In a letter to the editor on June 8 in the Snoqualmie Valley
Record, Michael and Jane Stoccardo of Duvall support the King County
Executive’s proposal to prohibit residential building in the Forest Production
District because there are resource jobs there and zoning favors forestry.
The majority of this district is held by the government and large
industrial owners, but there are many small private owners. Is it fair to deny
individual private property owners, many who have owned their land for
many years, the right to build on their land? Why does it make any difference
to other forest owners if there is a house on an adjacent property? Who
would compensate the affected owners for the drastic loss of value when
they could no longer build?
Mr. and Mrs.
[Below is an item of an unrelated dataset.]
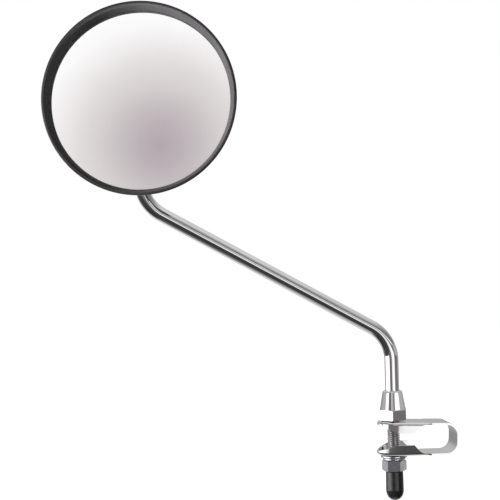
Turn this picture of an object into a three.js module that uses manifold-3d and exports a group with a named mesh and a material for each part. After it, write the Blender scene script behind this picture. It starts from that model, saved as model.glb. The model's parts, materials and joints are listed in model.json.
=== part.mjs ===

Stoccardo also support yet another downzone in the
Rural Forest District, saying King County policies call for this “level of
density” and “it is time the county’s plan
was brought into compliance with its own policies.” The fact of the matter is
that King County’s policies in effect now are RA-10 and RA-5 zoning in
the Rural Forest District, meaning one house per 5 or 10 acres. The
King County Executive’s proposal seeks RA-20 zoning in the
Comprehensive Plan 2000 update.
If approved by the council, this would severely limit
landowners’ rights and opportunities. And again, what about land values? After
saving for years for the down payment and then 10 or 15 years of payments for
a place in the sun, the county just comes along and takes. Building a house
on a large piece of rural land is not the same as “residential
development.” Building a house and clearing
some pasture in the middle of 10 or 20 acres has little environmental impact.
It’s not the same as building 70 houses on 20 acres in a suburban or urban area.
This is private land. Current zoning prevents suburban sprawl in the
rural area. Environmental impacts are minimal. No more downzones.